What to check before you go ahead

If you are close to deciding, the key is to get the facts straight before you submit anything. You need an accurate list of debts, details of your income, household spending, assets, bank accounts and any recent transactions that might need explaining. Guesswork creates stress later.

You also need to think about timing. If wages are due, if rent or mortgage payments are about to leave your account, or if you are expecting money in, the date you apply can make a difference to how smooth the process feels. The same goes for vehicles, tools of work and anything else essential to day-to-day life.

Most importantly, you want the application completed properly. Bankruptcy is there to help, but it is still a formal legal process. Errors, missing information and rushed answers can create delays or awkward questions that could have been avoided.

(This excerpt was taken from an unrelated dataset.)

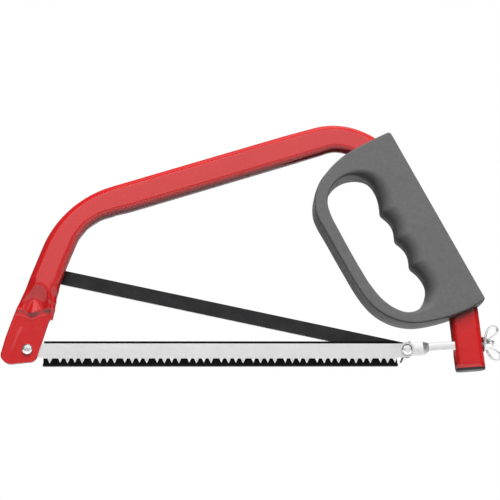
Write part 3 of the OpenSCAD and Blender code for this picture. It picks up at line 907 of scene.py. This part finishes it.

That is why some people choose specialist support rather than trying to battle through it alone. A service like The Bankruptcy Helpline exists for exactly this point – when you have already reached the decision in principle and want the application handled carefully, clearly and with proper human support rather than call-centre pressure.

If you think you need to go bankrupt, trust the facts not the fear

Fear makes everything look either impossible or urgent. The reality is usually more straightforward. If your debts are unmanageable, your income is not enough, and there is no credible route to repay what you owe, bankruptcy may be the right answer. If there are assets, job concerns or other complications, that does not always mean no – it means check first.

You do not need to be brave or polished to deal with this. You just need clear advice, a realistic view of your options, and someone who will speak to you like a person rather than a case number. Once you know where you stand, the decision usually becomes a lot less frightening.